In essence, the doctrine holds that since the Constitution vests “all legislative Powers” in Congress, it is unconstitutional for Congress to turn those powers over to the executive branch. Congress may not, in other words, simply direct federal agencies to make major policy decisions themselves, the way it does now for a host of economic and environmental regulations. The courts must step in, police the separation of powers, and stop such abuses.

Last year, in Gundy v. United States, the conservative justices strongly suggested that they’d be willing to revive the doctrine in a future case, with Justice Neil Gorsuch spelling out the argument for such a move in detail. But a new paper from law professors Julian Davis Mortenson and Nicholas Bagley tries to slam on the brakes, offering an originalist argument against nondelegation.

Let’s take a look at each side’s evidence.

The Case against Delegation

I’ll rely primarily on Gorsuch’s Gundy dissent here because it already has the backing of much of the Supreme Court. Justices John Roberts and Clarence Thomas joined it, and Justice Samuel Alito expressed openness to joining Gorsuch to revive nondelegation in the future. (He didn’t think Gundy itself was an appropriate vehicle for making such a dramatic change.) The big question mark was Justice Brett Kavanaugh, who did not participate in the case. But Kavanaugh soon thereafter called Gorsuch’s dissent “thoughtful” and said it “raised important points that may warrant further consideration in future cases.” The reasoning laid out in Gorsuch’s opinion is almost certainly the reasoning the Court would use to fully implement the doctrine, and thus the reasoning critics must refute.

At the heart of the nondelegation doctrine is a point about the structure of the Constitution, and Gorsuch spends some time driving this home. As everyone learns in introductory civics, there are three branches of government that perform different functions and keep one another in check, because the Founders feared concentrating too much power in one branch. To take just one quote from James Madison, “there can be no liberty where the legislative and executive powers are united in the same person, or body of magistrates.”
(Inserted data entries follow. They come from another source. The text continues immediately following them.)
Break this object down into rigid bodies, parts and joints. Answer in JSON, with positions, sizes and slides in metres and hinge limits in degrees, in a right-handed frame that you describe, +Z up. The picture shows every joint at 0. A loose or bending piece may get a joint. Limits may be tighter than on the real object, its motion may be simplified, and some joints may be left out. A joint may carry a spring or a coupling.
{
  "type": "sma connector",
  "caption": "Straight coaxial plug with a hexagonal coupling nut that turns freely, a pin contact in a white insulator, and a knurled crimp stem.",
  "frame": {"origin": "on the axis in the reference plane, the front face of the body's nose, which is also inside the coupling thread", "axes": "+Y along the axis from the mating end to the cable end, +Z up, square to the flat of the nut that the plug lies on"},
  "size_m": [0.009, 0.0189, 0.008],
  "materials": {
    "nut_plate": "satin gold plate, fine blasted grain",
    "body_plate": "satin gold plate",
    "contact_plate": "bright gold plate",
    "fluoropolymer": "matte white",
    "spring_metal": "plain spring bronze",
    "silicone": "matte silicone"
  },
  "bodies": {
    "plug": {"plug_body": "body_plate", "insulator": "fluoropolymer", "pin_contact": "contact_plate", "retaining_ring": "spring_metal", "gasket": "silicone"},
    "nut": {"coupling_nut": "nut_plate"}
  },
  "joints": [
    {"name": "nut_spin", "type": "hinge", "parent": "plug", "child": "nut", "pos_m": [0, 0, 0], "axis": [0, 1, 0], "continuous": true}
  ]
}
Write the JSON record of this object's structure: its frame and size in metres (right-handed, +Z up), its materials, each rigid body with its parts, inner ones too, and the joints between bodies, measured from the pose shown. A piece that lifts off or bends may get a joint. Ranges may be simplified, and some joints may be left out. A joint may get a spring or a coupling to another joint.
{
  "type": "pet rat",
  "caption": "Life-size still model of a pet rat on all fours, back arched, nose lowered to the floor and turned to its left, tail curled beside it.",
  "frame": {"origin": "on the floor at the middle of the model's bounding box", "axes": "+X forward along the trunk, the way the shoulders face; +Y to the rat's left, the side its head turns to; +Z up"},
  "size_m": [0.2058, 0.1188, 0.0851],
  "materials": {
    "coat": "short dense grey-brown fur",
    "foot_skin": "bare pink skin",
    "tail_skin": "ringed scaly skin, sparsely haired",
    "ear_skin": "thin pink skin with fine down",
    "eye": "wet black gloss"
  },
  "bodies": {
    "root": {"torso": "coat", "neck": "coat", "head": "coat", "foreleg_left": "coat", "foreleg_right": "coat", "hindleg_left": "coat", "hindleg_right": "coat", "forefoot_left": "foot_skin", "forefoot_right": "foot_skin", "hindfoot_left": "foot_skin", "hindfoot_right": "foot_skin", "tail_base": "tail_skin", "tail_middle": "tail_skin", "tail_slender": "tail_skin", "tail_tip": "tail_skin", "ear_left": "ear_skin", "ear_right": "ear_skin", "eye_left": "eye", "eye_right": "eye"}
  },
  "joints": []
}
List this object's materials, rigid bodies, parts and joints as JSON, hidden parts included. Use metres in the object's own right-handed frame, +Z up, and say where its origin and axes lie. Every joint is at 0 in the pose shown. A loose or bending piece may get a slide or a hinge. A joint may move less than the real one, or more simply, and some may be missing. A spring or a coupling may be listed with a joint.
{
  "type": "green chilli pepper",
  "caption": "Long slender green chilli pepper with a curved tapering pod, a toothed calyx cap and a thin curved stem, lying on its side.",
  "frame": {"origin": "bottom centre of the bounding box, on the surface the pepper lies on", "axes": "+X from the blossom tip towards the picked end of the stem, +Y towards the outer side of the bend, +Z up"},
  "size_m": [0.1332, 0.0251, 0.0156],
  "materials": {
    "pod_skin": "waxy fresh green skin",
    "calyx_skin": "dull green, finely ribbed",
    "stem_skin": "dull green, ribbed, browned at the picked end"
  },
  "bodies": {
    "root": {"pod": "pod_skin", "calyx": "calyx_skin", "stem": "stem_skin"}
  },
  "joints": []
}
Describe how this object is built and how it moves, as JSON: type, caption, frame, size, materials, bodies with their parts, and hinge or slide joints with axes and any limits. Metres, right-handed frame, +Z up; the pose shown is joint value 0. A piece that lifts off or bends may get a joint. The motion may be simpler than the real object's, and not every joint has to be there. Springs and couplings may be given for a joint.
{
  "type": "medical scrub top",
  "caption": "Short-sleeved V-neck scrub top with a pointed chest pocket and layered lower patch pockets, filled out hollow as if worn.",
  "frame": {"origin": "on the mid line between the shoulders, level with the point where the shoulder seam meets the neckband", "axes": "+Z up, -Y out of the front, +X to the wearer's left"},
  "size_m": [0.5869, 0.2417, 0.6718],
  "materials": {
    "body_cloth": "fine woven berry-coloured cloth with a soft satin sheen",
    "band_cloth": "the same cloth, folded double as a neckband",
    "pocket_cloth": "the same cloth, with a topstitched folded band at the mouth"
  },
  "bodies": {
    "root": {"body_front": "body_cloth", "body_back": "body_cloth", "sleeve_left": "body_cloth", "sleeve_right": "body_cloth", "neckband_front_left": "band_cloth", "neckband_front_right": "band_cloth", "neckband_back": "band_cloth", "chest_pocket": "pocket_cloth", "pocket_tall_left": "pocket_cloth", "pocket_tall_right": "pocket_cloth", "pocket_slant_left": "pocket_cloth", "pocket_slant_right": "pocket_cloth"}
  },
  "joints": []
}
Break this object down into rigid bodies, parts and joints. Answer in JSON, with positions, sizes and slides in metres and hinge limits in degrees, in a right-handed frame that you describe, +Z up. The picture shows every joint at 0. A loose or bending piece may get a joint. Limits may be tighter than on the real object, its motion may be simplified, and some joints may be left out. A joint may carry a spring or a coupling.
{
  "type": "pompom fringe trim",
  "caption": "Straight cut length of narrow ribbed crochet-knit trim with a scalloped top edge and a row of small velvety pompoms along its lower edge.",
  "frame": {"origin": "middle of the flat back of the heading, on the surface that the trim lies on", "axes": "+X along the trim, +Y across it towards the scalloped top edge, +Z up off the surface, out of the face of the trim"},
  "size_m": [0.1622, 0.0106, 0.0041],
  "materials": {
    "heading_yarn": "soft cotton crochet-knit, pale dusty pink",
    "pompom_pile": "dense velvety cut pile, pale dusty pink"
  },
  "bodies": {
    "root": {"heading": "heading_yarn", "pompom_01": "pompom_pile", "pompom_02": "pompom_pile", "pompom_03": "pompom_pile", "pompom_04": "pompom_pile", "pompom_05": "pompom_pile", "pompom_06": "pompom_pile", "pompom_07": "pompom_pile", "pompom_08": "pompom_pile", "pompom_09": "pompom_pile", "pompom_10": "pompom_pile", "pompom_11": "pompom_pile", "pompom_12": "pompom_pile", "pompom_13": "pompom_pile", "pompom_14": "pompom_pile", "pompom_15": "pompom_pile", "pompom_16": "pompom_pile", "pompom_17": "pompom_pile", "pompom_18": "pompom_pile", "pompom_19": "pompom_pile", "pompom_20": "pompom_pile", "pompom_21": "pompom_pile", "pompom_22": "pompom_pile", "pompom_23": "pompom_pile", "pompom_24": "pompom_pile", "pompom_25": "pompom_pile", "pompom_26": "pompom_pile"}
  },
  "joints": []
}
But the Constitution doesn’t explicitly say that branches of the government can’t delegate their powers to other parties when they deem it convenient and reasonable to do so, so this overarching idea gets us only so far. So Gorsuch also points to sources showing that the concept of the nondelegation doctrine has been with us a very long time — though, admittedly and importantly, direct, on-point quotations from the American Founders themselves are lacking.
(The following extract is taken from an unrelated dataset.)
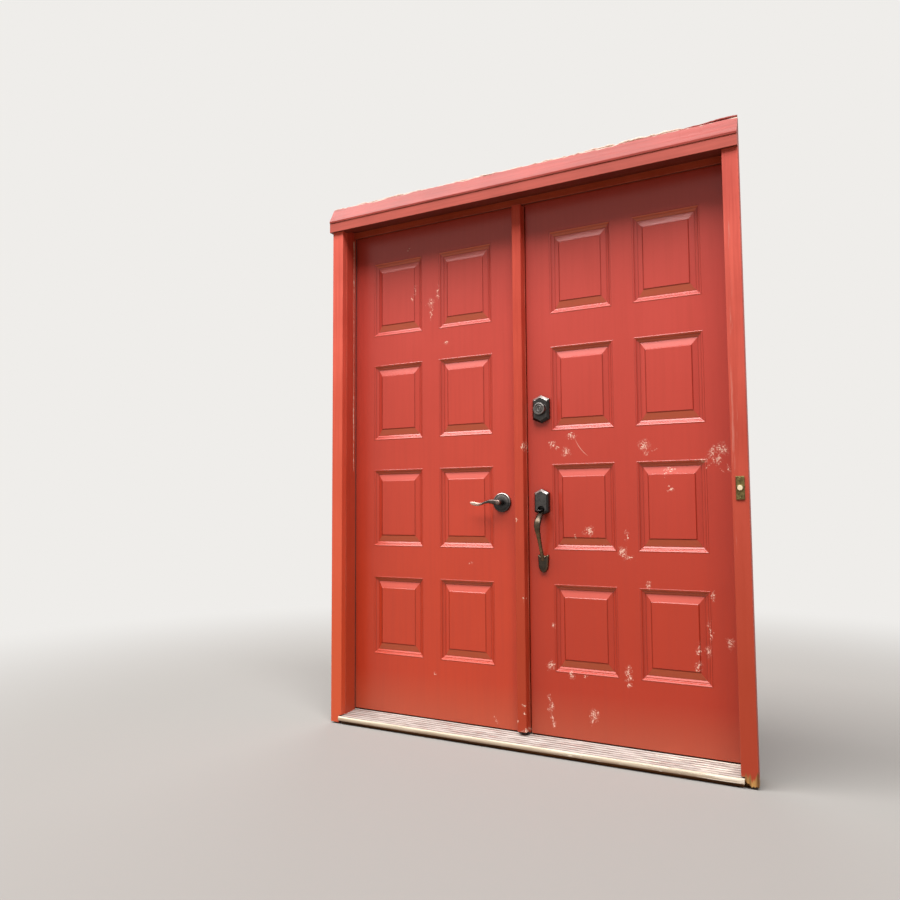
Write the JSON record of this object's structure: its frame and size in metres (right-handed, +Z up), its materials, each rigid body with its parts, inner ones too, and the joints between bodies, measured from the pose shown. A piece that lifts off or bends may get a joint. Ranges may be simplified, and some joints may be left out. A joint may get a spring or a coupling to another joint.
{
  "type": "double entry door",
  "caption": "Inswing double entry door of raised-panel insulated leaves with an astragal, locks and handles, hung in its painted frame with casings, drip cap and sloped sill.",
  "frame": {"origin": "middle of the sill's underside, below the plane of the leaves' outside faces", "axes": "+X to the right along the wall as seen from outside, +Y into the house, +Z up"},
  "size_m": [1.6664, 0.2121, 2.1716],
  "materials": {
    "red_paint": "exterior red paint on softwood, peeling in places",
    "leaf_paint": "brushed and rolled red paint on pressed steel, chipped to white primer",
    "leaf_timber": "bare sawn softwood",
    "foam": "rigid polyurethane foam",
    "sill_timber": "weathered, stained softwood",
    "sill_metal": "weathered mill aluminium with worn paint",
    "sill_vinyl": "weathered tan vinyl",
    "seal": "dull black-brown vinyl",
    "hinge_steel": "dull plated steel",
    "dark_bronze": "oil-rubbed bronze, worn lighter on its edges",
    "plated_steel": "zinc-plated steel",
    "plug_brass": "worn brass",
    "bell_brass": "tarnished olive-brown brass",
    "bell_ivory": "aged ivory plastic"
  },
  "bodies": {
    "frame": {"left_jamb": "red_paint", "right_jamb": "red_paint", "head_jamb": "red_paint", "head_stop": "red_paint", "left_casing": "red_paint", "right_casing": "red_paint", "head_casing": "red_paint", "drip_cap": "red_paint", "sill_base": "sill_timber", "sill_tread": "sill_metal", "sill_cap": "sill_vinyl", "side_weatherstrips": "seal", "head_weatherstrip": "seal", "left_hinge_frame_plates": "hinge_steel", "right_hinge_frame_plates": "hinge_steel", "hinge_pins": "hinge_steel", "doorbell_plate": "bell_brass"},
    "left_leaf": {"left_outer_skin": "leaf_paint", "left_inner_skin": "leaf_paint", "left_leaf_stiles": "leaf_timber", "left_leaf_rails": "leaf_timber", "left_foam_core": "foam", "left_door_sweep": "seal", "left_hinge_leaf_plates": "hinge_steel", "astragal": "red_paint", "astragal_seal": "seal", "astragal_foot_pad": "seal", "deadbolt_strike": "plated_steel", "latch_strike": "plated_steel", "flush_bolt_plates": "plated_steel", "left_outside_rose": "dark_bronze", "left_outside_lever": "dark_bronze", "left_inside_rose": "dark_bronze", "left_inside_lever": "dark_bronze"},
    "right_leaf": {"right_outer_skin": "leaf_paint", "right_inner_skin": "leaf_paint", "right_leaf_stiles": "leaf_timber", "right_leaf_rails": "leaf_timber", "right_foam_core": "foam", "lock_block": "leaf_timber", "right_door_sweep": "seal", "right_hinge_leaf_plates": "hinge_steel", "deadbolt_rose": "dark_bronze", "deadbolt_case": "plated_steel", "thumb_turn_rose": "dark_bronze", "handle_escutcheon": "dark_bronze", "pull_grip": "dark_bronze", "latch_case": "plated_steel", "right_inside_rose": "dark_bronze"},
    "bell_button": {"doorbell_button": "bell_ivory"},
    "head_bolt": {"head_bolt": "plated_steel"},
    "foot_bolt": {"foot_bolt": "plated_steel"},
    "deadbolt": {"deadbolt": "plated_steel"},
    "thumb_turn": {"thumb_turn": "dark_bronze"},
    "key_plug": {"key_plug": "plug_brass"},
    "latch_bolt": {"latch_bolt": "plated_steel"},
    "thumb_piece": {"thumb_piece": "dark_bronze"},
    "inside_lever": {"right_inside_lever": "dark_bronze"}
  },
  "joints": [
    {"name": "left_leaf_swing", "type": "hinge", "parent": "frame", "child": "left_leaf", "pos_m": [-0.7812, 0.051, 1], "axis": [0, 0, 1], "range_deg": [0, 110]},
    {"name": "right_leaf_swing", "type": "hinge", "parent": "frame", "child": "right_leaf", "pos_m": [0.7812, 0.051, 1], "axis": [0, 0, -1], "range_deg": [0, 110]},
    {"name": "doorbell_press", "type": "slide", "parent": "frame", "child": "bell_button", "axis": [0, 1, 0], "range_m": [0, 0.0018], "stiffness_N_per_m": 700, "springref_m": -0.002},
    {"name": "head_bolt_slide", "type": "slide", "parent": "left_leaf", "child": "head_bolt", "axis": [0, 0, 1], "range_m": [0, 0.02]},
    {"name": "foot_bolt_slide", "type": "slide", "parent": "left_leaf", "child": "foot_bolt", "axis": [0, 0, -1], "range_m": [0, 0.02]},
    {"name": "thumb_turn_turn", "type": "hinge", "parent": "right_leaf", "child": "thumb_turn", "pos_m": [0.08435, 0.06, 1.249], "axis": [0, 1, 0], "range_deg": [0, 90]},
    {"name": "deadbolt_throw", "type": "slide", "parent": "right_leaf", "child": "deadbolt", "axis": [-1, 0, 0], "range_m": [0, 0.0254]},
    {"name": "key_plug_turn", "type": "hinge", "parent": "right_leaf", "child": "key_plug", "pos_m": [0.08435, -0.02, 1.249], "axis": [0, 1, 0], "range_deg": [-90, 90]},
    {"name": "thumb_piece_release", "type": "hinge", "parent": "right_leaf", "child": "thumb_piece", "pos_m": [0.08435, -0.008, 0.876], "axis": [-1, 0, 0], "range_deg": [0, 14]},
    {"name": "latch_throw", "type": "slide", "parent": "right_leaf", "child": "latch_bolt", "axis": [-1, 0, 0], "range_m": [0, 0.012]},
    {"name": "inside_lever_press", "type": "hinge", "parent": "right_leaf", "child": "inside_lever", "pos_m": [0.08435, 0.06, 0.899], "axis": [0, 1, 0], "range_deg": [0, 45], "stiffness_Nm_per_rad": 0.6, "springref_deg": -34.38}
  ],
  "couplings": [
    {"joint": "deadbolt_throw", "follows": "thumb_turn_turn", "m_per_rad": 0.01617},
    {"joint": "latch_throw", "follows": "thumb_piece_release", "m_per_rad": 0.049111}
  ]
}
The philosopher John Locke, who loomed large in the Founders’ thinking, had this to say in the second of his Two Treatises of Government, published in 1689:

The legislative cannot transfer the power of making laws to any other hands; for it being but a delegated power from the people, they who have it cannot pass it over to others. The people alone can appoint the form of the commonwealth, which is by constituting the legislative, and appointing in whose hands that shall be. And when the people have said we will submit to rules, and be governed by laws made by such men, and in such forms, nobody else can say other men shall make laws for them; nor can the people be bound by any laws but such as are enacted by those whom they have chosen and authorised to make laws for them.

And once the Constitution was in place, it didn’t take too long for the Supreme Court to address this issue. In 1825’s Wayman v. Southard, the Court took it as a given that Congress could not “delegate to the courts or to any other tribunals powers which are strictly and exclusively legislative,” but added that “Congress may certainly delegate to others powers which the legislature may rightfully exercise itself.” It noted that an exact line had not yet been drawn between “important subjects which must be entirely regulated by the legislature itself” and “those of less interest in which a general provision may be made and power given to those who are to act under such general provisions to fill up the details.”
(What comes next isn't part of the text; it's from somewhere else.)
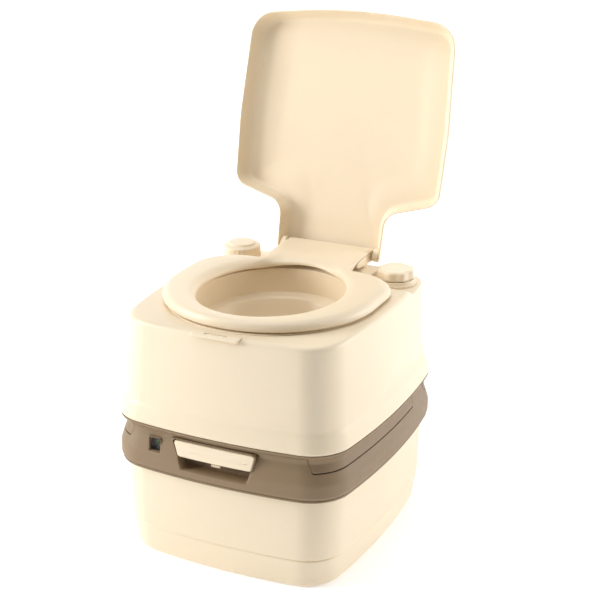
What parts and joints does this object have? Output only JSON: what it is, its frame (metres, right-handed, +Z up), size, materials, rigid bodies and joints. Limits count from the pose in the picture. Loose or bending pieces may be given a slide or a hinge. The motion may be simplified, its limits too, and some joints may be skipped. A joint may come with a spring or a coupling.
{
  "type": "cassette toilet",
  "caption": "Portable cassette toilet: flush-water section with bowl, hinged seat and lid, on a lift-off waste tank with slide valve, level window and swivelling pour-out spout.",
  "frame": {"origin": "middle of the waste tank's flat underside, where the toilet stands on the floor", "axes": "+Z up, -Y towards the front where the user's legs are, +X to the right as seen from the front; stored with the seat down and the lid open"},
  "size_m": [0.383, 0.489, 0.7484],
  "materials": {
    "cream_plastic": "fine moulded satin",
    "inner_plastic": "moulded satin",
    "band_plastic": "moulded satin, warm grey-brown",
    "black_rubber": "matt",
    "green_plastic": "glossy",
    "clear_plastic": "clear, polished",
    "steel": "bright, drawn"
  },
  "bodies": {
    "waste_section": {"waste_tank": "cream_plastic", "tank_top": "band_plastic", "valve_housing": "inner_plastic", "valve_lip_seal": "black_rubber", "valve_rod_seal": "black_rubber", "level_window": "clear_plastic", "float_pin": "steel", "rear_latch_pin": "steel", "spout_seal": "black_rubber", "vent_spring": "steel"},
    "flush_section": {"upper_casing": "cream_plastic", "upper_collar": "band_plastic", "flush_tank_floor": "inner_plastic", "bowl": "cream_plastic", "deck_ring": "cream_plastic", "flush_nozzle": "inner_plastic", "flush_hose": "black_rubber", "fill_neck": "cream_plastic", "pump_barrel": "inner_plastic", "pump_collar": "cream_plastic", "pump_foot_valve": "black_rubber", "front_catch": "cream_plastic", "hinge_bracket_left": "inner_plastic", "hinge_bracket_right": "inner_plastic", "hinge_pin_left": "steel", "hinge_pin_right": "steel"},
    "seat_body": {"seat": "cream_plastic", "seat_buffer_1": "black_rubber", "seat_buffer_2": "black_rubber", "seat_buffer_3": "black_rubber", "seat_buffer_4": "black_rubber"},
    "lid_body": {"lid": "cream_plastic"},
    "gasket_body": {"cap_gasket": "black_rubber"},
    "fill_cap_body": {"fill_cap": "cream_plastic"},
    "pump_body": {"pump_knob": "cream_plastic", "pump_rod": "steel", "pump_piston": "inner_plastic", "piston_seal": "black_rubber"},
    "valve_body": {"valve_blade": "inner_plastic", "valve_rod": "inner_plastic", "valve_handle": "cream_plastic"},
    "vent_body": {"vent_button": "cream_plastic", "vent_seal": "black_rubber"},
    "level_body": {"level_float": "black_rubber", "level_flag": "green_plastic"},
    "spout_body": {"pour_spout": "inner_plastic"},
    "spout_cap_body": {"spout_cap": "inner_plastic"},
    "latch_body": {"rear_latch": "inner_plastic"}
  },
  "joints": [
    {"name": "flush_section_lift", "type": "slide", "parent": "waste_section", "child": "flush_section", "axis": [0, 0, 1], "range_m": [0, 0.06]},
    {"name": "lid_hinge", "type": "hinge", "parent": "flush_section", "child": "lid_body", "pos_m": [0, 0.17527, 0.38199], "axis": [-1, 0, 0], "range_deg": [-104.5, 0]},
    {"name": "seat_hinge", "type": "hinge", "parent": "flush_section", "child": "seat_body", "pos_m": [0, 0.17527, 0.38199], "axis": [-1, 0, 0], "range_deg": [0, 92]},
    {"name": "cap_rise", "type": "slide", "parent": "flush_section", "child": "gasket_body", "axis": [0, -0.0262, 0.9997], "range_m": [0, 0.0062]},
    {"name": "cap_turn", "type": "hinge", "parent": "gasket_body", "child": "fill_cap_body", "pos_m": [-0.137, 0.13927, 0.35884], "axis": [0, -0.0262, 0.9997], "range_deg": [0, 540]},
    {"name": "pump_stroke", "type": "slide", "parent": "flush_section", "child": "pump_body", "axis": [0, -0.0262, 0.9997], "range_m": [0, 0.045]},
    {"name": "valve_slide", "type": "slide", "parent": "waste_section", "child": "valve_body", "axis": [0, -1, 0], "range_m": [0, 0.105]},
    {"name": "vent_press", "type": "slide", "parent": "waste_section", "child": "vent_body", "axis": [0, 0, -1], "range_m": [0, 0.0035], "stiffness_N_per_m": 600, "springref_m": -0.002, "deforming": ["vent_spring"]},
    {"name": "level_float_swing", "type": "hinge", "parent": "waste_section", "child": "level_body", "pos_m": [-0.0975, -0.176, 0.164], "axis": [1, 0, 0], "range_deg": [0, 15]},
    {"name": "spout_swivel", "type": "hinge", "parent": "waste_section", "child": "spout_body", "pos_m": [-0.128, 0.168, 0.17], "axis": [0, 0, 1], "range_deg": [0, 90]},
    {"name": "spout_cap_turn", "type": "hinge", "parent": "spout_body", "child": "spout_cap_body", "pos_m": [-0.02, 0.168, 0.183], "axis": [1, 0, 0], "range_deg": [0, 90]},
    {"name": "rear_latch_swing", "type": "hinge", "parent": "waste_section", "child": "latch_body", "pos_m": [0.08, 0.209, 0.163], "axis": [1, 0, 0], "range_deg": [0, 25]}
  ],
  "couplings": [
    {"joint": "cap_rise", "follows": "cap_turn", "m_per_rad": 0.00063662}
  ]
}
The Wayman case, and Gorsuch’s reliance on it, is important for a reason besides providing historical support for the longstanding existence of the doctrine: It places a limit on what the conservatives are trying to do here. They are not saying Congress may never leave any policy parameter to the discretion of the executive branch. Instead, they are making a distinction between the major provisions of a policy — especially, Gorsuch makes clear elsewhere, those that regulate the conduct of private individuals and are not related to the inherent powers of the president, such as the power to conduct foreign policy — and the “details.” Of course, this distinction creates its own problems, as it will be difficult for courts to create and enforce an objective litmus test for separating the two.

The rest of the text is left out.